Well, we are back with our RV and tow car, intent on enjoying some sun, warmth, and learning as we wander around California for a couple of months. We spent several days in Pleasanton, where the vehicles had spent a few months in storage at the Alameda County Fairgrounds. Then to San Jose, where we visited the Tech Museum of Innovation. And now to the Coast, where our campground is in the hills and redwoods, and we strolled along the beach and in town in Santa Cruz.
The temperature read -4 as we neared the Manchester Airport early on the morning of the 24th - it wasn't hard to fly away from that. I had a cold which made the plane flights unpleasant and dozy. One interesting discovery: the attendants kept announcing that the flight from Chicago to Oakland was nearly full, but as I sat huddled in my aisle seat in my jacket and wool cap, with a pile of tissues and wadded wet tissue balls in my lap, no one tried to claim the seat between John and me... We were able to take public transportation all the way to Pleasanton. #1 coincidence: the BART station in Oakland is the site of the film which just won all the top prizes at the Sundance Film Festival, about a shooting of a black teenager by a police officer.
#2 coincidence, of course, is that when we flew home from Oakland in October, the San Francisco Giants were headed to the World Series, which they won. And now we are back in the SF area which is crazy with anticipation of the Super Bowl this Sunday. #3 coincidence: the ban on public nudity in San Francisco just went into effect, so we would no longer emerge from a subway to find a nude man or two sunning on a park bench. Aw, gee... (We would have to search on the internet to learn the status of the Oracle World Cup boat which sank just hours after we watched it sail by us one October day.)
We were delighted to find the vehicles unscathed by the months without us, the only minor problem that we had to charge the car battery. The Alameda Fairgrounds are very active, even in the winter, with bridge tournaments and birthday parties, jockeys exercising horses, a huge off track betting parlor, golf driving range, etc. etc. It's a short walk into the downtown area of Pleasanton, where after a couple of days stretched out on the bed consuming tissues, we went for a stroll and coffee and window shopping. Several shops were closed for "spring cleaning." In January. Hmm.
We drove east one day, to Livermore, where we were told that the first wine grapes were grown in the valley east of there. We drove through varied terrain, some just rolling and barren hills, some dotted with large, close-packed, similar style homes. John told me that the cause of the lumps on the hills - they look like faces with bad acne outbreaks - is earthquakes. Pleasanton and Livermore are two of the wealthiest midsize cities in the country, very attractive spots.
It is a joy to me to find it difficult to go inside in the sunny, 50 and 60 degree weather, rather than difficult to push myself outside in the winter back home.

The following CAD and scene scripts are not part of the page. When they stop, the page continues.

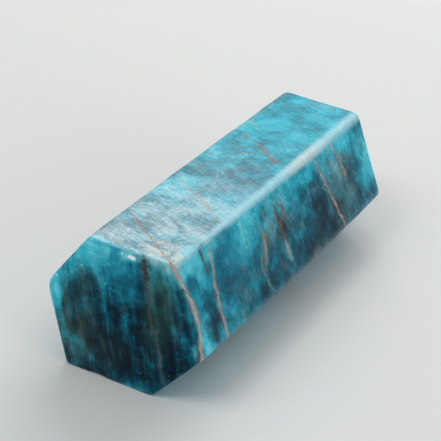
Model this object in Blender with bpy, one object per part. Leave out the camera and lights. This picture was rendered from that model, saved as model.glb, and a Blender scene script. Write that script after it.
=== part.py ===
"""Apatite wand: one polished blue stone, a six-sided bar with a flat base and a blunt six-sided point.

It lies on one of its long facets. +X runs along the wand from the base to the point, +Z is up, and the
origin is on the surface that the wand rests on, under the middle of its bounding box. Run it with
blender --background --python part.py, or from Blender's text editor.
"""

import math
import random
from typing import NamedTuple

import bmesh
import bpy
from mathutils import Matrix, Vector, noise

MM = 0.001

# Driving dimensions. WIDTH is the nominal distance across two opposite long facets.
WIDTH = 25 * MM
BODY_LENGTH = 77.4 * MM
POINT_LENGTH = 15.2 * MM
BLUNT = 0.9 * MM  # width of the worn flat at the very point
SHOULDER_ROUNDING = 0.7 * MM  # how far the worn edge at the foot of the point reaches each way
SHOULDER_LEAN = 0.04  # how far the foot of the point runs out of square, along over across

EDGE_CRISP_TO = 7 * MM  # the top front edge keeps its crisp start up to here
EDGE_WORN_FROM = 20 * MM  # and has its full rounding from here

HALF_WIDTH = WIDTH / 2
BASE_X = 0.0
APEX_X = BODY_LENGTH + POINT_LENGTH

# How finely the curved stretches are divided.
ARC_STEPS = 3
BODY_STATIONS = 10


class Facet(NamedTuple):
    """One long facet, and the facet of the point above it."""

    name: str
    angle: float  # direction it faces, in degrees about the axis, from +Y towards +Z
    reach: float  # distance from the axis at the base, as a share of HALF_WIDTH
    growth: float  # how much further out it is at the shoulder, as a share of that distance
    bow: float  # how far its middle bulges along the length
    shoulder: float  # where the point starts on this side, from the nominal BODY_LENGTH
    base_radius: float  # rounding of its edge with the base
    edge_start: float  # rounding, at the base, of the long edge that it shares with the next facet
    edge_radius: float  # rounding of that edge further along


FACETS = (
    Facet("back_upper", 31.8, 1.002, 0.012, 0.15 * MM, 0.1 * MM, 0.8 * MM, 1.1 * MM, 1.1 * MM),
    Facet("top", 88.6, 0.969, -0.004, 0.00 * MM, -0.4 * MM, 0.3 * MM, 0.4 * MM, 1.7 * MM),
    Facet("front_upper", 153.0, 0.991, 0.024, 0.10 * MM, -0.4 * MM, 0.7 * MM, 1.3 * MM, 1.3 * MM),
    Facet("front_lower", 218.4, 1.034, 0.058, 0.35 * MM, 0.0 * MM, 0.6 * MM, 1.2 * MM, 1.2 * MM),
    Facet("rest", 270.0, 0.949, 0.000, 0.00 * MM, 0.3 * MM, 0.5 * MM, 1.0 * MM, 1.0 * MM),
    Facet("back_lower", 339.0, 1.017, -0.012, 0.10 * MM, 0.3 * MM, 1.2 * MM, 2.8 * MM, 2.8 * MM),
)


class Chip(NamedTuple):
    """A shell-shaped chip out of an edge."""

    edge: str  # the facet whose long edge, or whose base edge, is chipped
    on_base: bool
    along: float  # place along that edge, as a share of its length
    size: float  # half the chip's length along the edge
    depth: float  # how deep it goes below the worn edge


# The chips that stand out: the broken ones along the top of the base, the dished end of the back
# ridge, the nicks along the front edges, and a few lower down that show as the wand is turned.
CHIPS = (
    Chip("top", True, 0.49, 1.3 * MM, 0.45 * MM),
    Chip("top", True, 0.24, 0.7 * MM, 0.22 * MM),
    Chip("top", True, 0.05, 0.8 * MM, 0.30 * MM),
    Chip("front_upper", True, 0.29, 0.7 * MM, 0.28 * MM),
    Chip("front_lower", True, 0.45, 1.4 * MM, 0.40 * MM),
    Chip("rest", True, 0.62, 1.8 * MM, 0.40 * MM),
    Chip("back_lower", True, 0.66, 1.1 * MM, 0.45 * MM),
    Chip("back_upper", True, 0.30, 0.9 * MM, 0.35 * MM),
    Chip("back_upper", False, 0.85, 3.8 * MM, 0.50 * MM),
    Chip("back_upper", False, 0.37, 1.9 * MM, 0.25 * MM),
    Chip("front_upper", False, 0.83, 2.2 * MM, 0.40 * MM),
    Chip("front_upper", False, 0.61, 1.5 * MM, 0.28 * MM),
    Chip("front_lower", False, 0.42, 2.4 * MM, 0.40 * MM),
    Chip("back_lower", False, 0.55, 3.0 * MM, 0.60 * MM),
    Chip("rest", False, 0.25, 1.9 * MM, 0.35 * MM),
)
CHIP_WIDTH = 0.62  # a chip's half width over its half length
CHIP_ROUGHNESS = 0.13  # how uneven the broken surface is, as a share of its size
CHIP_SEED = 7


def body_distance(facet, x):
    """Distance of a long facet from the axis, x along the wand from the base."""
    share = min(max(x / BODY_LENGTH, 0.0), 1.0)
    straight = facet.reach * HALF_WIDTH * (1 + facet.growth * share)
    return straight + facet.bow * 4 * share * (1 - share)


def point_distance(facet, x):
    """Distance from the axis of the facet of the point, which runs straight to the apex."""
    foot = BODY_LENGTH + facet.shoulder
    share = (APEX_X - x) / (APEX_X - foot)
    return BLUNT * (1 - share) + body_distance(facet, foot) * share


def profile(facet):
    """Points (x, distance from the axis) along the middle of a side, from the base to the apex."""
    points = []
    radius = facet.base_radius
    for step in range(ARC_STEPS + 1):
        turn = math.pi / 2 * step / ARC_STEPS
        x = BASE_X + radius * (1 - math.cos(turn))
        points.append((x, body_distance(facet, x) - radius * (1 - math.sin(turn))))
    foot = BODY_LENGTH + facet.shoulder
    first, last = BASE_X + radius, foot - SHOULDER_ROUNDING
    for step in range(1, BODY_STATIONS):
        x = first + (last - first) * step / BODY_STATIONS
        points.append((x, body_distance(facet, x)))
    start = Vector((last, body_distance(facet, last)))
    corner = Vector((foot, body_distance(facet, foot)))
    end_x = foot + SHOULDER_ROUNDING
    end = Vector((end_x, point_distance(facet, end_x)))
    for step in range(ARC_STEPS + 1):
        t = step / ARC_STEPS
        points.append(tuple(start * (1 - t) ** 2 + corner * 2 * t * (1 - t) + end * t**2))
    points.append((APEX_X - BLUNT / 2, point_distance(facet, APEX_X - BLUNT / 2)))
    points.append((APEX_X, BLUNT / 2))
    return points


def corner_of(angle_1, distance_1, angle_2, distance_2):
    """Where two side lines of a section cross, as (y, z) from the axis."""
    a, b = math.radians(angle_1), math.radians(angle_2)
    across = math.sin(b - a)
    y = (distance_1 * math.sin(b) - distance_2 * math.sin(a)) / across
    z = (distance_2 * math.cos(a) - distance_1 * math.cos(b)) / across
    return Vector((y, z))


def facing(angle):
    """Unit vector (y, z) of a direction about the axis."""
    return Vector((math.cos(math.radians(angle)), math.sin(math.radians(angle))))


def edge_rounding(facet, x):
    """Rounding of a facet's long edge, x along the wand from the base."""
    share = min(max((x - EDGE_CRISP_TO) / (EDGE_WORN_FROM - EDGE_CRISP_TO), 0.0), 1.0)
    return facet.edge_start + (facet.edge_radius - facet.edge_start) * share


def edge_arc(facet, point, following, next_point):
    """The rounded long edge between two facets, at one station of their profiles."""
    turn = (following.angle - facet.angle) % 360
    radius = min(edge_rounding(facet, point[0]), 0.45 * point[1], 0.45 * next_point[1])
    centre = corner_of(facet.angle, point[1] - radius, following.angle, next_point[1] - radius)
    arc = []
    for step in range(ARC_STEPS + 1):
        t = step / ARC_STEPS
        y, z = centre + facing(facet.angle + turn * t) * radius
        arc.append(Vector((point[0] * (1 - t) + next_point[0] * t, y, z)))
    return arc


def leaning(point):
    """The point moved along the wand, so that the shoulder leans while base and apex stay square."""
    rise = min(point.x / BODY_LENGTH, (APEX_X - point.x) / POINT_LENGTH)
    return Vector((point.x + SHOULDER_LEAN * point.y * rise, point.y, point.z))


def add_body(bm):
    """The whole wand as rings of points round the axis, joined by faces and capped at both ends."""
    profiles = [profile(facet) for facet in FACETS]
    rings = []
    for station in range(len(profiles[0])):
        ring = []
        for i, facet in enumerate(FACETS):
            j = (i + 1) % len(FACETS)
            ring += edge_arc(facet, profiles[i][station], FACETS[j], profiles[j][station])
        rings.append([bm.verts.new(leaning(point)) for point in ring])
    for ring, after in zip(rings, rings[1:]):
        for i, vert in enumerate(ring):
            j = (i + 1) % len(ring)
            bm.faces.new((vert, ring[j], after[j], after[i]))
    bm.faces.new(reversed(rings[0]))
    bm.faces.new(rings[-1])
    bmesh.ops.recalc_face_normals(bm, faces=bm.faces)


def chip_place(chip):
    """(point on the worn edge, direction out of the stone, direction along the edge)."""
    names = [facet.name for facet in FACETS]
    i = names.index(chip.edge)
    facet, following = FACETS[i], FACETS[(i + 1) % len(FACETS)]
    before = FACETS[i - 1]
    if chip.on_base:
        distance = body_distance(facet, 0)
        start = corner_of(before.angle, body_distance(before, 0), facet.angle, distance)
        end = corner_of(facet.angle, distance, following.angle, body_distance(following, 0))
        point = start.lerp(end, chip.along)
        normal = facing(facet.angle)
        out = Vector((-1, *normal)).normalized()
        edge_point = Vector((BASE_X, *point)) - out * facet.base_radius * (math.sqrt(2) - 1)
        return edge_point, out, Vector((0, *(end - start))).normalized()
    x = BODY_LENGTH * chip.along
    distances = body_distance(facet, x), body_distance(following, x)
    arc = edge_arc(facet, (x, distances[0]), following, (x, distances[1]))
    middle = (arc[0] + arc[-1]) / 2
    out = Vector((0, *facing(facet.angle + (following.angle - facet.angle) % 360 / 2)))
    crest = max(out.dot(point) for point in arc)
    return middle + out * (crest - out.dot(middle)), out, Vector((1, 0, 0))


def add_chip_cutter(bm, chip, offset):
    """A lumpy, flattened ball that bites into an edge to the chip's depth."""
    point, out, along = chip_place(chip)
    half_width = chip.size * CHIP_WIDTH
    half_height = max(chip.depth * 2, half_width * 0.6)
    centre = point + out * (half_height - chip.depth)
    axes = Matrix((along * chip.size, out.cross(along) * half_width, out * half_height)).transposed()
    ball = bmesh.ops.create_icosphere(bm, subdivisions=3, radius=1.0)
    for vert in ball["verts"]:
        lump = 1 + CHIP_ROUGHNESS * noise.noise(vert.co * 2.3 + offset)
        vert.co = centre + axes @ (vert.co * lump)


def stone_material():
    material = bpy.data.materials.new("blue_apatite")
    material.use_nodes = True
    shader = material.node_tree.nodes["Principled BSDF"]
    shader.inputs["Base Color"].default_value = (0.035, 0.23, 0.31, 1.0)
    shader.inputs["Roughness"].default_value = 0.22
    shader.inputs["Metallic"].default_value = 0.0
    return material


def mesh_object(name, bm):
    mesh = bpy.data.meshes.new(name)
    bm.to_mesh(mesh)
    bm.free()
    made = bpy.data.objects.new(name, mesh)
    bpy.context.scene.collection.objects.link(made)
    return made


def origin_shift(bm):
    """The move that brings the middle of the wand's underside to the origin."""
    low = Vector(min(vert.co[axis] for vert in bm.verts) for axis in range(3))
    high = Vector(max(vert.co[axis] for vert in bm.verts) for axis in range(3))
    return Vector((-(low.x + high.x) / 2, -(low.y + high.y) / 2, -low.z))


def make_wand():
    body = bmesh.new()
    add_body(body)
    shift = origin_shift(body)
    bmesh.ops.translate(body, verts=body.verts, vec=shift)
    wand = mesh_object("apatite_wand", body)
    wand.data.materials.append(stone_material())

    chips = bmesh.new()
    draw = random.Random(CHIP_SEED)
    for chip in CHIPS:
        add_chip_cutter(chips, chip, Vector(draw.uniform(-50, 50) for _ in range(3)))
    bmesh.ops.translate(chips, verts=chips.verts, vec=shift)
    cutter = mesh_object("chip_cutter", chips)
    cutter.hide_render = True
    cutter.display_type = "WIRE"

    cut = wand.modifiers.new("chips", "BOOLEAN")
    cut.operation = "DIFFERENCE"
    cut.solver = "EXACT"
    cut.object = cutter
    wand.data.shade_smooth()
    wand.data.set_sharp_from_angle(angle=math.radians(20))


for leftover in list(bpy.data.objects):
    bpy.data.objects.remove(leftover, do_unlink=True)
make_wand()
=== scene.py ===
"""Apatite wand: the polished stone as it looks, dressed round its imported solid.

The stone's own outline is measured from the solid. Geometry Nodes spin that outline into a fine skin
with worn edges, polish waves and small chips, and one material lays the fibres, clouds, fractures and
veins through the whole body of the stone, so that they meet at every edge.
"""

import math
from collections import namedtuple
from typing import NamedTuple

import bpy
import numpy as np
from mathutils import Matrix, Vector


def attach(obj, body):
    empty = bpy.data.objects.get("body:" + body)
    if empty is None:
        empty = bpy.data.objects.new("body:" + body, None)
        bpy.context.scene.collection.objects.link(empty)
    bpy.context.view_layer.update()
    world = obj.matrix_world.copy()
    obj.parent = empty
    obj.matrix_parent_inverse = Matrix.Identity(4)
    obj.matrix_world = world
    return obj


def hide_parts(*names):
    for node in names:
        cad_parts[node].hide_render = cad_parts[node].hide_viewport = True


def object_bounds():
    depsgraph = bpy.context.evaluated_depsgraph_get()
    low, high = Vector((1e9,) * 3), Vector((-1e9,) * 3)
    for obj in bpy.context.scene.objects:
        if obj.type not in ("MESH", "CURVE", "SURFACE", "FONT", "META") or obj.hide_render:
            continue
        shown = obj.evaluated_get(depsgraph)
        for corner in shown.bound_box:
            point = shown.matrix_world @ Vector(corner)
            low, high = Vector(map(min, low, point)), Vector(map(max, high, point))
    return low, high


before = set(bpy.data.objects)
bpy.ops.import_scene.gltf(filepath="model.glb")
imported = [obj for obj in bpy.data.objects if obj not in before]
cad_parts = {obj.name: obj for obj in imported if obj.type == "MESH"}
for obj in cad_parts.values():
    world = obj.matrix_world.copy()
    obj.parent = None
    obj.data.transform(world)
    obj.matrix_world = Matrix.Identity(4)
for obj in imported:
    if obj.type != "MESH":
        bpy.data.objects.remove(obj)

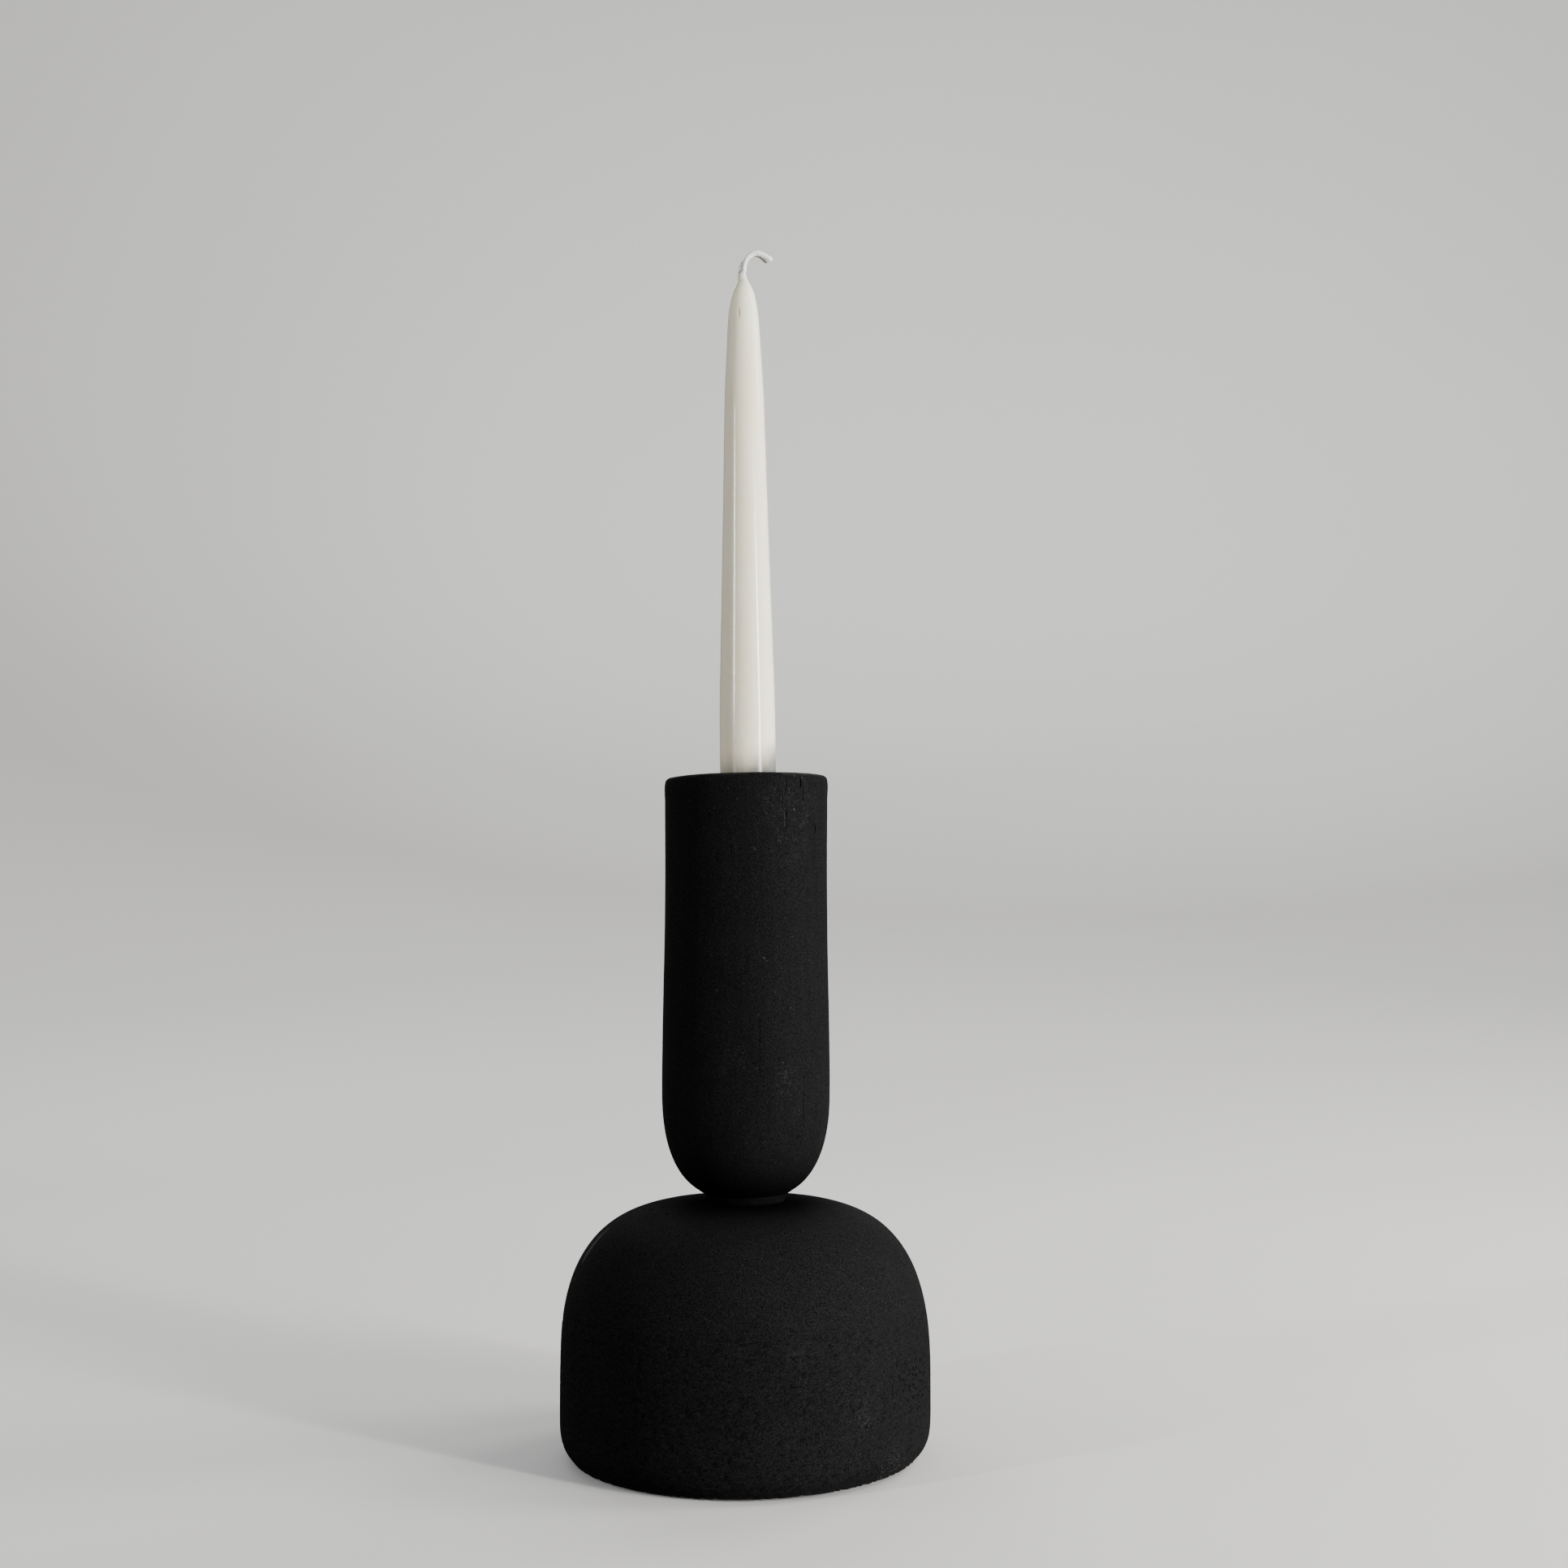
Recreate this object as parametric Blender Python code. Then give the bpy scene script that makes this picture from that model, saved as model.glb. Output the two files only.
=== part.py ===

We are relishing sitting outside at coffee shops, soaking up the rays while we stare at folks.
As my cold subsided, naturally John developed it. But there was only one night when because of his coughing, one of us nearly had to sleep in the car.
We had somewhat intended to go north to the Sonoma Valley, which we missed in the fall, and back into San Francisco, but those plans faded into unimportance for us.
We drove the few miles from Pleasanton to spend the night at a Walmart parking lot near San Jose, and drove in to explore that city. The Tech Museum of Innovation is a wonderful place. It was literally swarming with school children when we arrived, which propelled me back to my teaching days. Except that the faces were far more ethnically varied than those in New Hampshire. Many of the kids dashed from one hands-on activity to another, but I did notice that many of them were actually very involved in exploring the activities. The future lights of Silicon Valley. We had such wonderful sandwiches at a small deli in town that supper was a very light affair that night.
The drive to the campground near Santa Cruz took us through coastal mountains, but it wasn't too bad. This campground feels more like us - in the trees, tent sites available, very friendly hosts, us feeling comfortable with not closing the curtains. The road from here to the coast bans large vehicles; it is six very windy miles. In Santa Cruz, we walked along the boardwalk which bills itself as the best boardwalk in the country. There is a very old wooden roller coaster, and a carousel with all hand-carved horses. At this time of year, the rides operate only on weekends, but we enjoyed watching the workers spiffing up the rides and venues. It really is a pretty, colorful, clean boardwalk and you can feel the fun memories that have collected there.
The downtown of Santa Cruz seemed like a study in contrasts, with a huge Rolex store and similar types, yet dozens of homeless people along the sidewalks (maybe they were especially all out enjoying the nearly 70 degree, sunny weather). It was troubling, although the homeless did not seem particularly morose, and indeed seemed to be greeting their buddies. We had a nice coffee, of course, in the sunshine, of course. Then we drove back to the beach and walked along the cliffs. There were, literally, dozens of surfers, and it was amazing to watch them careening along, somehow avoiding collisions.
We're not sure where we will stay tomorrow night or the next. What an incredible opportunity this whole road trip is, being so totally able to "go with the flow."